[Items listed in a dataset]
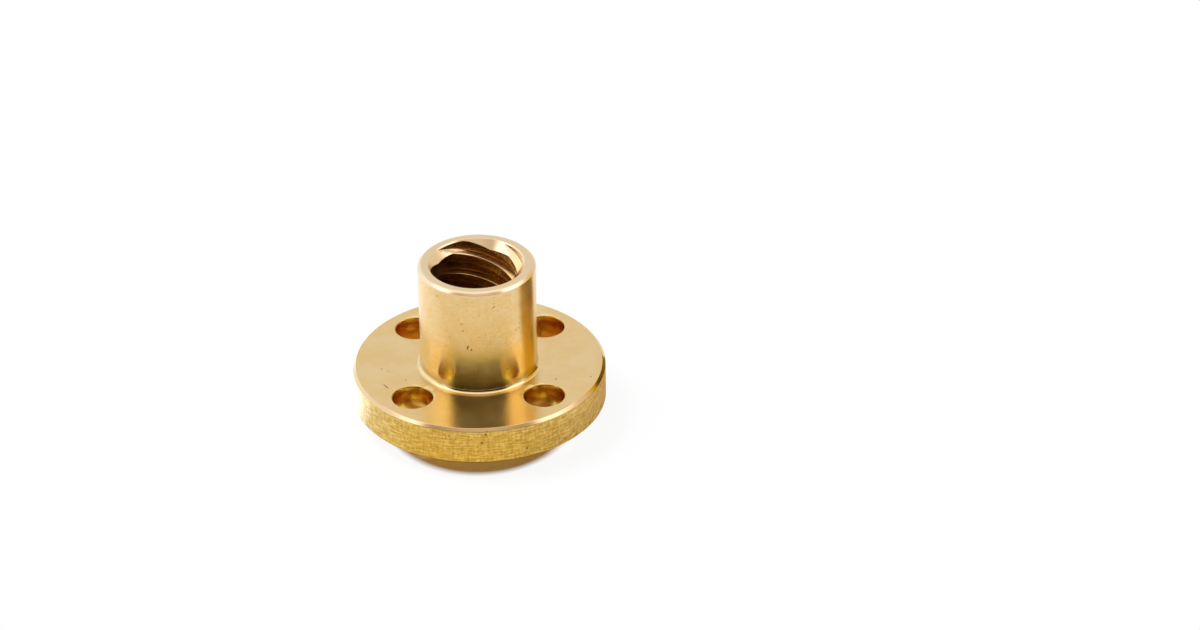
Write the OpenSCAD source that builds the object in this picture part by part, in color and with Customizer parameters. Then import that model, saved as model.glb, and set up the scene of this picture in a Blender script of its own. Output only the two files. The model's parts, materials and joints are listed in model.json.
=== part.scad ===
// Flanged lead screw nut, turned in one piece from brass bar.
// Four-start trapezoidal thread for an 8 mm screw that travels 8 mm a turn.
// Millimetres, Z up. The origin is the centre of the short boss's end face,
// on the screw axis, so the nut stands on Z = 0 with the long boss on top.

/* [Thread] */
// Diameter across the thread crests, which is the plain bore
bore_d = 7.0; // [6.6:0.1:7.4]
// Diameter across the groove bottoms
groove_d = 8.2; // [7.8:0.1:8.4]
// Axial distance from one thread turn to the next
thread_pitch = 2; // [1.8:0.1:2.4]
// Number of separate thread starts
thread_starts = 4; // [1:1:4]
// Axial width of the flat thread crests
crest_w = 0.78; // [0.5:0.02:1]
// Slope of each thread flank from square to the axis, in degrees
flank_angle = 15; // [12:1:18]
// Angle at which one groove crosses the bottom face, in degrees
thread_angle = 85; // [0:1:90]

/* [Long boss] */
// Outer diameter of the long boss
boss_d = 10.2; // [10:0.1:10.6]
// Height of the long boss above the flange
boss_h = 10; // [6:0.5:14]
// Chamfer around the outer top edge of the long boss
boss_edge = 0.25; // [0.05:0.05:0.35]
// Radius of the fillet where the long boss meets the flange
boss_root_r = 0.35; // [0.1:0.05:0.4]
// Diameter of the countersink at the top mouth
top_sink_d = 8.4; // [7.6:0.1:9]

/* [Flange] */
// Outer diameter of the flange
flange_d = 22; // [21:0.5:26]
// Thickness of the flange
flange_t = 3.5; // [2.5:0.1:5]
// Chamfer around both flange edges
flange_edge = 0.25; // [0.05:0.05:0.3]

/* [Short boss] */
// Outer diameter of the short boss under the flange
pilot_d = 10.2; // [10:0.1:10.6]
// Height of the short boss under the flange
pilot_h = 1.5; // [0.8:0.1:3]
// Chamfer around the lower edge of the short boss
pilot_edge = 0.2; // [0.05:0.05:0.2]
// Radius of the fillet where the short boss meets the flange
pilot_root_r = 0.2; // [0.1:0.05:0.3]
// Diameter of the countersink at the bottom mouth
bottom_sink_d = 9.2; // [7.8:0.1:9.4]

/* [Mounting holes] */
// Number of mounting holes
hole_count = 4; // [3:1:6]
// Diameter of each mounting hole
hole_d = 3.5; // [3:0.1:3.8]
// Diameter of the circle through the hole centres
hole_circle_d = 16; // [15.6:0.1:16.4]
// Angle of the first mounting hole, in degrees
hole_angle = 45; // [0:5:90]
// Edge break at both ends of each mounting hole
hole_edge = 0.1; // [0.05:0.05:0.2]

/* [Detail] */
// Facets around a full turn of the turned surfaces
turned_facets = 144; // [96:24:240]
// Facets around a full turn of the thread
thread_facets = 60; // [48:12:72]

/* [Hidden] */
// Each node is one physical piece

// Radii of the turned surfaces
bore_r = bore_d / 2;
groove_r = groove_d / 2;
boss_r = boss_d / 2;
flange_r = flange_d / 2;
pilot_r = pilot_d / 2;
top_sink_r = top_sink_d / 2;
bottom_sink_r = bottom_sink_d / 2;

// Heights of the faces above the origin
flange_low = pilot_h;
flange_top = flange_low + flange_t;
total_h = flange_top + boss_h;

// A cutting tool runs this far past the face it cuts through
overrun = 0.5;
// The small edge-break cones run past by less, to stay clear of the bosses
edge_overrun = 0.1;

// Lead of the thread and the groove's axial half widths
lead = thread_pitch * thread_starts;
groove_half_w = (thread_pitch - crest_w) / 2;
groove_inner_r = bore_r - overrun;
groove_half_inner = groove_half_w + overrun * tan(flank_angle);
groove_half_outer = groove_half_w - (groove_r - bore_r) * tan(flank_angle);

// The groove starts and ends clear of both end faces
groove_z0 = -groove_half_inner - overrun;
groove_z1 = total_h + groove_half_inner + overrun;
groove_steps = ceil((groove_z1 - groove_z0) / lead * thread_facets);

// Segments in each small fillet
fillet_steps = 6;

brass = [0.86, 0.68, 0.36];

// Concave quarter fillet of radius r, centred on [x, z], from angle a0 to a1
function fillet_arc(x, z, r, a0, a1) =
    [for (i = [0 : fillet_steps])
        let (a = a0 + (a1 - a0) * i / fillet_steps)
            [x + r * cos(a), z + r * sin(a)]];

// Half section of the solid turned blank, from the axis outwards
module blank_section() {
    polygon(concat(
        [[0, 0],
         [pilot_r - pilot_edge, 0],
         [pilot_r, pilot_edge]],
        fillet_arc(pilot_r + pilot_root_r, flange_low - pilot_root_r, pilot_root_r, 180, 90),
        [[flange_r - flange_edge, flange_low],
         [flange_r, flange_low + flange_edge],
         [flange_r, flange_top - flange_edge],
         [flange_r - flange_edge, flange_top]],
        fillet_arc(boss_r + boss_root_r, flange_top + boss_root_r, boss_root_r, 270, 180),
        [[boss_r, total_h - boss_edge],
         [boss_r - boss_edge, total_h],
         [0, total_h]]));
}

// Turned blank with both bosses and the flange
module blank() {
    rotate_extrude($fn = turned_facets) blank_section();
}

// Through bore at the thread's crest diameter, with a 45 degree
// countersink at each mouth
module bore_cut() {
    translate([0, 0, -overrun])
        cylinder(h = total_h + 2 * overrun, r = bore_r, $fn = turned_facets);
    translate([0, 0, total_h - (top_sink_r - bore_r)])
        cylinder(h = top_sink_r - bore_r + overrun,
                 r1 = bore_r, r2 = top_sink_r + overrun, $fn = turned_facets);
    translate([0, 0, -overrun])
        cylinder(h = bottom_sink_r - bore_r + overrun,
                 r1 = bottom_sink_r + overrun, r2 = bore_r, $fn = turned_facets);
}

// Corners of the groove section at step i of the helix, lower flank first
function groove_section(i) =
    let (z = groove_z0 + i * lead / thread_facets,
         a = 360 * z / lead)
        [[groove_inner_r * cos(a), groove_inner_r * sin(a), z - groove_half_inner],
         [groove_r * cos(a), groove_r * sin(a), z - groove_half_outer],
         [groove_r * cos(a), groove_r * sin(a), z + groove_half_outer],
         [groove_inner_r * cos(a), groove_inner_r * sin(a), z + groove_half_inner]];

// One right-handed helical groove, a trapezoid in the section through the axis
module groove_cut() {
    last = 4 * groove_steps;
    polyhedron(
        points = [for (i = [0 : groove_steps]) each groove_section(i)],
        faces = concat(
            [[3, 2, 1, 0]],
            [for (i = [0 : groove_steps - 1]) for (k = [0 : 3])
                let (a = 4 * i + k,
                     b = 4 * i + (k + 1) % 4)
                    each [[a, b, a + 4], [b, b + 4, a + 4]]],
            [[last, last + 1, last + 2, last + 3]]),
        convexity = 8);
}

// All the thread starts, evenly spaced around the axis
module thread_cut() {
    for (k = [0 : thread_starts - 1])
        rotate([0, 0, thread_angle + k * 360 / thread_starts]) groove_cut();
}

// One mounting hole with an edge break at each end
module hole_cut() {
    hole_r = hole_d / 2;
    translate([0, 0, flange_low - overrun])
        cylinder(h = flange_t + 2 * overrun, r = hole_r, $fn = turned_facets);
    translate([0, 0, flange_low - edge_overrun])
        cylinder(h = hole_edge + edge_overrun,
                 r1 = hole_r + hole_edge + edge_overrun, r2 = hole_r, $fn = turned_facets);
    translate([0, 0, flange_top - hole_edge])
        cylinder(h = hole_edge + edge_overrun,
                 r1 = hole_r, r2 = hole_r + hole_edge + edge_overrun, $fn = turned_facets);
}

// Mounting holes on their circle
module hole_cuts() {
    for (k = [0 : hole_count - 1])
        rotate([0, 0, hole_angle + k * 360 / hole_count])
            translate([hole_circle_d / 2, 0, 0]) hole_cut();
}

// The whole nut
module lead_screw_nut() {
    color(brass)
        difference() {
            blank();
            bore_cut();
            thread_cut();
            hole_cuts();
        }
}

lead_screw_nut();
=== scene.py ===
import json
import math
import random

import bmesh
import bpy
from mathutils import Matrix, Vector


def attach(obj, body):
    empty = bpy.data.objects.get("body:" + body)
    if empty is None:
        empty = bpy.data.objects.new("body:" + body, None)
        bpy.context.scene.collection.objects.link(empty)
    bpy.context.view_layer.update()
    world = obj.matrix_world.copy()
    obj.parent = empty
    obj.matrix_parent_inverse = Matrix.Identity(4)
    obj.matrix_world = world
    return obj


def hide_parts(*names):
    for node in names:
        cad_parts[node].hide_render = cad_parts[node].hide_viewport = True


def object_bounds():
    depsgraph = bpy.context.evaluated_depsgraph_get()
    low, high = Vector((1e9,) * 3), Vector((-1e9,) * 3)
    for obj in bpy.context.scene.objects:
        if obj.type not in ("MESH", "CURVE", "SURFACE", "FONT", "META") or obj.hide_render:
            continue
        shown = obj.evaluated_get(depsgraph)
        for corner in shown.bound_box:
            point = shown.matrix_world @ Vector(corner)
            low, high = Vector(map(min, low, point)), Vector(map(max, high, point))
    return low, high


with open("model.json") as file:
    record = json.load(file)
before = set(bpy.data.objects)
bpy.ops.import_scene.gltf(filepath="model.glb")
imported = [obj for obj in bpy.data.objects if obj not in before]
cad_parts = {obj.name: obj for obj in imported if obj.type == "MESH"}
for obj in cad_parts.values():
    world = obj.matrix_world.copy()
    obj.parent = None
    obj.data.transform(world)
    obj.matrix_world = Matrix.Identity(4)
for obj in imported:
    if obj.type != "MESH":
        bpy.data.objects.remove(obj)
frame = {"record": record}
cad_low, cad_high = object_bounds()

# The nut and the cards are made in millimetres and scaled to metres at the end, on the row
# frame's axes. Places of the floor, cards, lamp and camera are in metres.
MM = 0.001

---

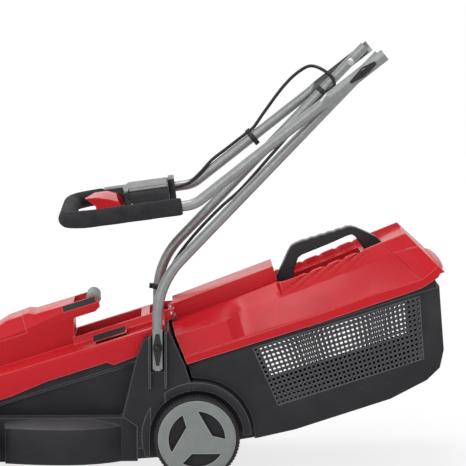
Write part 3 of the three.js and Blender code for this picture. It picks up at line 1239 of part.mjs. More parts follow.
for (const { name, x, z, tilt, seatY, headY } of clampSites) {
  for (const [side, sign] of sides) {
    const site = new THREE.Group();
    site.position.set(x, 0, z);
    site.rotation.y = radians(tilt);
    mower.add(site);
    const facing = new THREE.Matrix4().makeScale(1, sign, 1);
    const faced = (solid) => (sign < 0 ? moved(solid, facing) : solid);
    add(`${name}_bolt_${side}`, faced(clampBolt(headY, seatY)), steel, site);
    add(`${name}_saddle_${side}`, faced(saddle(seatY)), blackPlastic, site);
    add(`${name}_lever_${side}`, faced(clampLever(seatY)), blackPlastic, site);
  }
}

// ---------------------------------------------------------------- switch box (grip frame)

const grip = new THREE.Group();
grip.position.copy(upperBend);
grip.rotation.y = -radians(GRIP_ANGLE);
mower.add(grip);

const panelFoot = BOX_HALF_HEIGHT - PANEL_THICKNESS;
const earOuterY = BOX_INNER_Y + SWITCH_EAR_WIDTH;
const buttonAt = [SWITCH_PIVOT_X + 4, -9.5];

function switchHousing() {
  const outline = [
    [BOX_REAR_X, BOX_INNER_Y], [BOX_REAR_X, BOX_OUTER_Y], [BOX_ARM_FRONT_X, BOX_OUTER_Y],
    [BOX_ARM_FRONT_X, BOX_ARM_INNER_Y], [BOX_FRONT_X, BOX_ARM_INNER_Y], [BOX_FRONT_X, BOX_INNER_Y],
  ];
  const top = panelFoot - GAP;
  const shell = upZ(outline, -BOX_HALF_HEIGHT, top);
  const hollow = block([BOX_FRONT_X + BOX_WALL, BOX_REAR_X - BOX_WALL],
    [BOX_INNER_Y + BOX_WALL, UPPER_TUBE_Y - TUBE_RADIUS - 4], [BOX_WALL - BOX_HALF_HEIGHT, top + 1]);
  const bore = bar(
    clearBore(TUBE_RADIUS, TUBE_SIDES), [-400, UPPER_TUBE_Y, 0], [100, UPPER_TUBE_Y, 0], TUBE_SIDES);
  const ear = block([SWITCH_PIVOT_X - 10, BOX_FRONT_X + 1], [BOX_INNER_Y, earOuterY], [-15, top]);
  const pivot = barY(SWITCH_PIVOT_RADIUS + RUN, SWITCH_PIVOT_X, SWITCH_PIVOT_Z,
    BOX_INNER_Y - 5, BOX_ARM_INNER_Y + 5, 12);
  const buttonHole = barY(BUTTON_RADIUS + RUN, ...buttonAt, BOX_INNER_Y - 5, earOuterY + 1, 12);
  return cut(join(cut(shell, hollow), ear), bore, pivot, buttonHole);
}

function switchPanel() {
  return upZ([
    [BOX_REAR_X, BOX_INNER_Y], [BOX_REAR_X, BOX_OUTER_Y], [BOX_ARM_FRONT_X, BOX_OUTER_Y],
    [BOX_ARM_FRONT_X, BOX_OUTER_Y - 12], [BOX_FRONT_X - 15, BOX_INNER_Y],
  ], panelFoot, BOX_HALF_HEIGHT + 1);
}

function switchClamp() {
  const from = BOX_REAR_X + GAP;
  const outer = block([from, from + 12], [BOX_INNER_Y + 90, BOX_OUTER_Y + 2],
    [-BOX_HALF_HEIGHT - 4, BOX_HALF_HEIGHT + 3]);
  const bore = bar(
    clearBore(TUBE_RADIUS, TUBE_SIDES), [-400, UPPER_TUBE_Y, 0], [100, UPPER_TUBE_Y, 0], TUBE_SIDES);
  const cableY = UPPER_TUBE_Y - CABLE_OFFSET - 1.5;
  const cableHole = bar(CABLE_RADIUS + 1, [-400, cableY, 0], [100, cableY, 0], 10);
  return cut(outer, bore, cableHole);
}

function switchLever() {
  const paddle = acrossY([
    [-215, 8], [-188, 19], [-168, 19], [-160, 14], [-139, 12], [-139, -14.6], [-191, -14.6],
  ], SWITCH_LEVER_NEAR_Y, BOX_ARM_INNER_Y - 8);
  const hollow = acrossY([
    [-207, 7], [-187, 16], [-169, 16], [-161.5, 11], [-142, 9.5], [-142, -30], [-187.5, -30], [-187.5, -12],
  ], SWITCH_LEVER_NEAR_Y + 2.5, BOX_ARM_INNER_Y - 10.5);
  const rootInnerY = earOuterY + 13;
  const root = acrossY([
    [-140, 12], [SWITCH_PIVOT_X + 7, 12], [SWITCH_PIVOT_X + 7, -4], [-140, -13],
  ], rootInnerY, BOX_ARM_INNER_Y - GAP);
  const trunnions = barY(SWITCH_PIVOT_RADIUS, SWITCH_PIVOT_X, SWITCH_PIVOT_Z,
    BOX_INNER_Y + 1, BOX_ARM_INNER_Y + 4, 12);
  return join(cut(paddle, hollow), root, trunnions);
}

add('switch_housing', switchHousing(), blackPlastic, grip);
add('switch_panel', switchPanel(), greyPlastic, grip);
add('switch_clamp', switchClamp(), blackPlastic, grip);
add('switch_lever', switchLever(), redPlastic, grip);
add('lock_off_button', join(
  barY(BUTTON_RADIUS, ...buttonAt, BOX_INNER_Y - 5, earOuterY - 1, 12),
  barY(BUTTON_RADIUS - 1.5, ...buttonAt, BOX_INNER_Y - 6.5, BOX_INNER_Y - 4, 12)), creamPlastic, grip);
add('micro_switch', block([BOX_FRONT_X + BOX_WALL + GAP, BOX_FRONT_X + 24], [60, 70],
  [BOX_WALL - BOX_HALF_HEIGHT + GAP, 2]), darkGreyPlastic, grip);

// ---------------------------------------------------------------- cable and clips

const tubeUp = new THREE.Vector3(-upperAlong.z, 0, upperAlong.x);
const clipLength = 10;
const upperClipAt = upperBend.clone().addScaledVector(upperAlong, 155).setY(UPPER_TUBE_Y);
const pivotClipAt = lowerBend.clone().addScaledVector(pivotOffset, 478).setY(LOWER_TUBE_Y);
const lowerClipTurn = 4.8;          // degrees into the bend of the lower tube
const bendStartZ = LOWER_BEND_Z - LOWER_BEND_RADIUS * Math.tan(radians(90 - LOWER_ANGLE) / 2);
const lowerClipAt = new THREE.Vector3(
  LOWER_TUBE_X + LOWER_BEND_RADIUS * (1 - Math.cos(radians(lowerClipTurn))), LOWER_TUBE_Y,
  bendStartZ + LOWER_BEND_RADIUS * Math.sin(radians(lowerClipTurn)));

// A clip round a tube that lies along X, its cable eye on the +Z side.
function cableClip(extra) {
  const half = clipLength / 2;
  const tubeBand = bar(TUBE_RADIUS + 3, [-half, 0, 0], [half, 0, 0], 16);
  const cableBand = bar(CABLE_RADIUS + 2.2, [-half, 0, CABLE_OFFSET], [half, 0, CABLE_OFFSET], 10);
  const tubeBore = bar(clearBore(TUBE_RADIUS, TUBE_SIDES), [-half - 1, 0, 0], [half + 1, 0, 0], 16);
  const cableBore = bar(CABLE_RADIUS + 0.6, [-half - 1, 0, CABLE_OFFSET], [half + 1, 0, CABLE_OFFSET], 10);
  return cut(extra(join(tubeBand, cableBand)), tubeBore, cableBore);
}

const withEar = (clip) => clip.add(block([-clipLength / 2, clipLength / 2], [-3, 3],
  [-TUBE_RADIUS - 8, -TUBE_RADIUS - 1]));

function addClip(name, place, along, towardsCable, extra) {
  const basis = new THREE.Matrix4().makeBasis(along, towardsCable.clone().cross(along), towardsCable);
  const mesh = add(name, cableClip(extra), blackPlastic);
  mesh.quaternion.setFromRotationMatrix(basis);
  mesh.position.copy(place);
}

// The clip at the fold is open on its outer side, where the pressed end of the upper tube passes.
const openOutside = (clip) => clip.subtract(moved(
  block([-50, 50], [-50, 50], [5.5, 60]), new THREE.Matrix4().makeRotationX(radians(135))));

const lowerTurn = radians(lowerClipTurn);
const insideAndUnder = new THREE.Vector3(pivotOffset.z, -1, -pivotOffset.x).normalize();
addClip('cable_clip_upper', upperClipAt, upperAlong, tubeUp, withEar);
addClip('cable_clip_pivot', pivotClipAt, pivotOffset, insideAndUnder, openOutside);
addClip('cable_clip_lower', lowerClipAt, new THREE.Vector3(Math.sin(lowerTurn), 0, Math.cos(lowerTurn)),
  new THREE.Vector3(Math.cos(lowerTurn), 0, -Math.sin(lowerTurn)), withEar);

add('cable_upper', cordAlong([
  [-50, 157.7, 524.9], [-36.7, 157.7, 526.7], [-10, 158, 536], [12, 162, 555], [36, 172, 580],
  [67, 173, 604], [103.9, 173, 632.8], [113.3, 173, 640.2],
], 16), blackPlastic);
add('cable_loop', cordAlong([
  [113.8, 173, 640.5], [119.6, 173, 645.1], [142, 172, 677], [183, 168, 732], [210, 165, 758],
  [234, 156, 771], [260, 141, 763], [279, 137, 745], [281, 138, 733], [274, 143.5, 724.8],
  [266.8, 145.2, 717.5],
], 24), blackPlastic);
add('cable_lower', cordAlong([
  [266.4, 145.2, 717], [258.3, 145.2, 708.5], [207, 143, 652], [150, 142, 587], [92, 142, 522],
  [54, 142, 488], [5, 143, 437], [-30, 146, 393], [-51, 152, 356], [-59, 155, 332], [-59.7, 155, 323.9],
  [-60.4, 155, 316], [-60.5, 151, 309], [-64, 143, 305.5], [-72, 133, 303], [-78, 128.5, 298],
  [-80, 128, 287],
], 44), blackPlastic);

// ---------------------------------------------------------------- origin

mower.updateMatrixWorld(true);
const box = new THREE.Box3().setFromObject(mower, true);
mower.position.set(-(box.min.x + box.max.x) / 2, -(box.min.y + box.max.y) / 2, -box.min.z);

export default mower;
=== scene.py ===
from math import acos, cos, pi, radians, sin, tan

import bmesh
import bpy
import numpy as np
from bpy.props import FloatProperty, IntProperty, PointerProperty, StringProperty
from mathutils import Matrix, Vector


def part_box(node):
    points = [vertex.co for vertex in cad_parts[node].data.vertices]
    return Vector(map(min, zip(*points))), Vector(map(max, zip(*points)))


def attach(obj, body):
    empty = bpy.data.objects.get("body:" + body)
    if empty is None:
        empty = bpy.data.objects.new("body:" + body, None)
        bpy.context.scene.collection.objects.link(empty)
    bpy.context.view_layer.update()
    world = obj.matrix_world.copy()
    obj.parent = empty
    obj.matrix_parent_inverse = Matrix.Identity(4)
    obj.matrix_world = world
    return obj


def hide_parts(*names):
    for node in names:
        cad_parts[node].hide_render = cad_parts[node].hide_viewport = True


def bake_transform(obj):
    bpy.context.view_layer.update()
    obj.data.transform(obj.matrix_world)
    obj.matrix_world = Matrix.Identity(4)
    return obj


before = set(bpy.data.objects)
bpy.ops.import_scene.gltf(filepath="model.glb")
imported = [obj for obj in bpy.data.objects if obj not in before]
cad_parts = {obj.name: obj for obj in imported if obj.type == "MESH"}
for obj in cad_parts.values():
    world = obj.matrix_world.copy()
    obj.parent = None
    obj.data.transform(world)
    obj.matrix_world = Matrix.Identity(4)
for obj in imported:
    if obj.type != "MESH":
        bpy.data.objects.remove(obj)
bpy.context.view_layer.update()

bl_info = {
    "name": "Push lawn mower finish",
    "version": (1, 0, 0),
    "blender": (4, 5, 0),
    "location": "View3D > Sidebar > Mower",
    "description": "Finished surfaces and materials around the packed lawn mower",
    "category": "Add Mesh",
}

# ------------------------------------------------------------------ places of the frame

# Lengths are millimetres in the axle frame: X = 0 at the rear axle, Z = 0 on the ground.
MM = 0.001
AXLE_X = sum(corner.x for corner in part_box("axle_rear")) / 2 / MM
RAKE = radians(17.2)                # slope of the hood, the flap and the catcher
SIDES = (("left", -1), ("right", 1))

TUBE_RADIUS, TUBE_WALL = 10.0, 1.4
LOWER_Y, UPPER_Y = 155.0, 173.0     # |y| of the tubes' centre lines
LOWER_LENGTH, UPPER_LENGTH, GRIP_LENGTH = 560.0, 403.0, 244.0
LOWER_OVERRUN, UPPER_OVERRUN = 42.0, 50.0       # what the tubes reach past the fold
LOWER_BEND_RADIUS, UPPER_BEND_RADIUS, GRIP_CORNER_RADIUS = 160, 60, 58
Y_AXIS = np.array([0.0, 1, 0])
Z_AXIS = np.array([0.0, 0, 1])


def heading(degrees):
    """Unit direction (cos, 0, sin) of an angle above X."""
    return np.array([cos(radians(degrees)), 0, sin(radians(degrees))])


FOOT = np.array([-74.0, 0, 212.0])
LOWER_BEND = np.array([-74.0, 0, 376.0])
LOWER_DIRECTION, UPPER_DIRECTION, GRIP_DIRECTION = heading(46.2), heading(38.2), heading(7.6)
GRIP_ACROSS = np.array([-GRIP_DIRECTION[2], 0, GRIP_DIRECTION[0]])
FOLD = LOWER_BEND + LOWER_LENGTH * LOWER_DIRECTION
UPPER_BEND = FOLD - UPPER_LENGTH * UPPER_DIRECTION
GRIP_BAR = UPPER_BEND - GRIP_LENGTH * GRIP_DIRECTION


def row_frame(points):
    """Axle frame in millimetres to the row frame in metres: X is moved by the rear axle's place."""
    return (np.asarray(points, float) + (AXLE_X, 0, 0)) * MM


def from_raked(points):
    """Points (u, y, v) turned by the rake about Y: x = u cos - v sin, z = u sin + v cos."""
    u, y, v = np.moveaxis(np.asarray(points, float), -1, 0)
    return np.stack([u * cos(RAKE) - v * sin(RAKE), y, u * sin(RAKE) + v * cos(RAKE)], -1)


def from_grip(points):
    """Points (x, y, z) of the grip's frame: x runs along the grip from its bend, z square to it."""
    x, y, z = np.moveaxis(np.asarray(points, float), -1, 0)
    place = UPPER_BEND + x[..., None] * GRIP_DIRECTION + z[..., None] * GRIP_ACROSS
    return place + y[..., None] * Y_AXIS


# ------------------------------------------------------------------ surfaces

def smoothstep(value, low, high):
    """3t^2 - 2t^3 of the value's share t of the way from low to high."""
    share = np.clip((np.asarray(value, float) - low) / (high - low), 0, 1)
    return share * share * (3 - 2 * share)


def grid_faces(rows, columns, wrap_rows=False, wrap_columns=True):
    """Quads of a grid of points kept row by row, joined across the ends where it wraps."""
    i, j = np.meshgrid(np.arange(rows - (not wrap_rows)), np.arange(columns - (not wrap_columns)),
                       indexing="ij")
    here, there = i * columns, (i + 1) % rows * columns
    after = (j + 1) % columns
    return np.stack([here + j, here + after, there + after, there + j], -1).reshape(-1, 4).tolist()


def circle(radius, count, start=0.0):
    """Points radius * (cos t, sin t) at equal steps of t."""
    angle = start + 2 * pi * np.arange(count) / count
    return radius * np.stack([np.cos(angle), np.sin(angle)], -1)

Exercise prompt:
Exactly as written, return the lines from the line containing "color(brass)" through the line containing "depsgraph = bpy.context.evaluated_depsgraph_get()", both included.

Answer to this task:
    color(brass)
        difference() {
            blank();
            bore_cut();
            thread_cut();
            hole_cuts();
        }
}

lead_screw_nut();
=== scene.py ===
import json
import math
import random

import bmesh
import bpy
from mathutils import Matrix, Vector


def attach(obj, body):
    empty = bpy.data.objects.get("body:" + body)
    if empty is None:
        empty = bpy.data.objects.new("body:" + body, None)
        bpy.context.scene.collection.objects.link(empty)
    bpy.context.view_layer.update()
    world = obj.matrix_world.copy()
    obj.parent = empty
    obj.matrix_parent_inverse = Matrix.Identity(4)
    obj.matrix_world = world
    return obj


def hide_parts(*names):
    for node in names:
        cad_parts[node].hide_render = cad_parts[node].hide_viewport = True


def object_bounds():
    depsgraph = bpy.context.evaluated_depsgraph_get()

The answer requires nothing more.